As we progressed into the climax, I was rewarded in linking the involvement of one of the peripheral characters, which always feels nice when unraveling a mystery. However, there were a number of new and unusual elements that came as a big surprise. Sometimes too many revelations can be unsettling, but I felt like the presentation here made up for "pulling the rabbit out of a hat" near the end. The nature of the mystery and the setup of the plot allowed for the level of secrecy that presents grand revelation.
My general complaints about the book are really fairly minor.
My first very small complaint has to do with the peripheral claim of this novel that it's a "novel of vampires, werewolves and parasols." In fact, the series itself is subtitled the "parasol protectorate." Now, I will acknowledge that Alexia does have a grand attachment to her parasol and she mentions it verbally and in thought a number of times in the book. Furthermore, it serves her very well during the early encounter. However, the overarching presence of the parasol just didn't seem great enough to warrant "front cover" treatment. In fact, through many of the climactic moments, Alexia isn't using her parasol but is rather thinking "I wish I had my parasol." It's almost as if its absence creates more importance than is there. Granted, it's a very minor grip, but since it figured so much on the front cover, I expected it to get more play in the book.
My next complaint is certainly a very personal one and one which I went back and forth on. It's about Alexia's character and personality. She is an intriguing character with a lot of quirky elements to her. But personally, I often found her rather annoying and sometimes a little too staid. Even at the end of the book, she feels almost aloof and certainly a bit of an enigma. It leaves me curious, but also annoyed that I still feel distanced from her. I know this complaint is hardly fair since I readily acknowledge that the author did a fabulous job of getting us inside Alexia's head, heart and "soul" (or lack thereof), but for some reason, I personally just didn't feel connected enough with her to properly understand her.
Probably my largest complaint is one that can be taken or left depending on your own reading preferences and the audience for this book. I'm not a big reader of romance novels, so I can't speak to relative comparisons, but for me, I was a little shocked by the graphic nature of the one sex scene in the book. Don't read that last sentence wrong…the scene itself was certainly in the PG-13 level and is unlikely to be very shocking when compared with some of the steamy romance books out there, but in terms of the nature of the book, it surprised me a little. There was a LOT of sexual tension throughout the novel and we encountered some inner monologues where Alexia wondered at her understanding of her father's books on the subject of sex and anatomy. We also have scenes where Lord Maccon is in the nude (due to his transformations) and we're given some humorous but not explicit reactions from Alexia to his anatomy. The final sex scene itself was well written to portray the curiosity and experience…it wasn't overly explicit, but just explicit enough that I wouldn't recommend this book to younger readers just for that scene, even though the rest of the novel would be perfectly fine. I would have rather had the "carriage scene" be more innuendo and suggestion followed by a "fade to black" and then an "after the fact" wrap up.
My final complaint is not wholly a complaint.

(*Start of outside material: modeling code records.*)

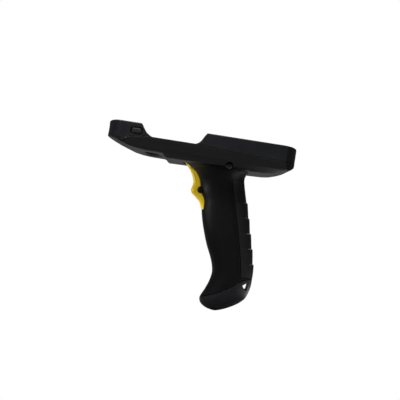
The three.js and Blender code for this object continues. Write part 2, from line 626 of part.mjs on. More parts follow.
// A torsion spring round the trigger pin. One leg presses on the trigger, the other runs back into the grip.
function triggerSpring() {
  const { x, z } = TRIGGER;
  const [radius, turns, perTurn, halfLength] = [2.1, 4, 8, 2.8];
  const points = [vec(x - 5, -halfLength, z - 7.5)];
  for (let i = 0; i <= turns * perTurn; i += 1) {
    const turn = Math.PI - (i / perTurn) * 2 * Math.PI;
    const y = -halfLength + (2 * halfLength * i) / (turns * perTurn);
    points.push(vec(x + radius * Math.cos(turn), y, z + radius * Math.sin(turn)));
  }
  points.push(vec(x - 6, halfLength, z + 1));
  return sweep(points, 0.3, 64, 6);
}

function switchBody() {
  const { rear, front, bottom, top, half, plungerZ, plungerRadius } = SWITCH;
  const block = box([rear, front], [-half, half], [bottom, top]);
  const tabs = [-2.6, 2.6].map((y) => box([rear - 3, rear + 1], [y - 1, y + 1], [bottom + 3, bottom + 3.8]));
  const holes = SWITCH_POSTS.map((at) => rod('y', at, -8, 8, 1.5, undefined, PILOT));
  const bore = rod('x', [0, plungerZ], front - 4.2, front + 1, plungerRadius + GAP, undefined, 10);
  return cut(union(block, ...tabs), ...holes, bore);
}

function switchPlunger() {
  const { front, plungerZ, plungerRadius } = SWITCH;
  return rod('x', [0, plungerZ], front - 1, -1 - GAP, plungerRadius, undefined, 10);
}

const switchLead = () => sweep([
  vec(SWITCH.rear - 3.5, 2.6, -27.6), vec(-27.4, 2.8, -26.4), vec(-28.6, 3, -22), vec(-28.8, 3.2, -15),
  vec(-29, 3.5, -9), vec(-29.5, 3.8, -6), vec(-31.2, 4.1, -4), vec(-34.5, 4.3, -3.5), vec(-38, 4.4, -3.4),
  vec(BOARD.front + 0.1, 4.4, -3.2),
], 0.55, 22);

// ---------------------------------------------------------------- screws

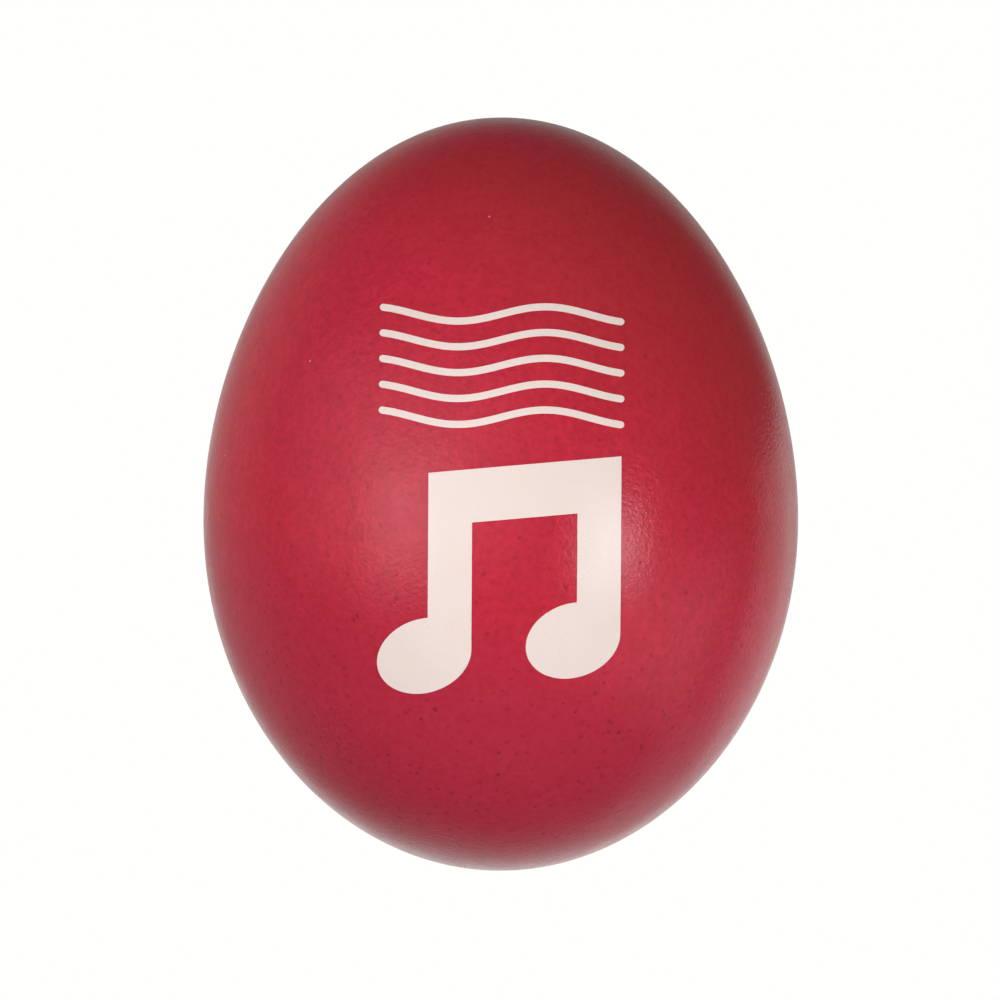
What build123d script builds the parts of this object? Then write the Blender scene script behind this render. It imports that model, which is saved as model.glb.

There were a number of elements that were presented either peripherally or even more explicitly (the octopi?) but never received any resolution or explanation. For a reader trying to solve the mystery, these items really muddied the waters and left me unfulfilled when they weren't addressed. At the same time, knowing now that this is the first in a series, it left me interested to see how these larger mysteries play out in the future. So while I was dismayed at the numerous threads left unresolved, I'm curious enough that I'd like to read future books to learn more.
These minor complaints are certainly rather minor. The writing style and flow is well done and the story was captivating. The mystery is engaging and fun. The new spin on the supernatural conflict is intriguing. While I may not love the character of Alexia, I'm interested in her comings-and-goings enough that I really enjoyed the way this book played out and I look forward to future adventures.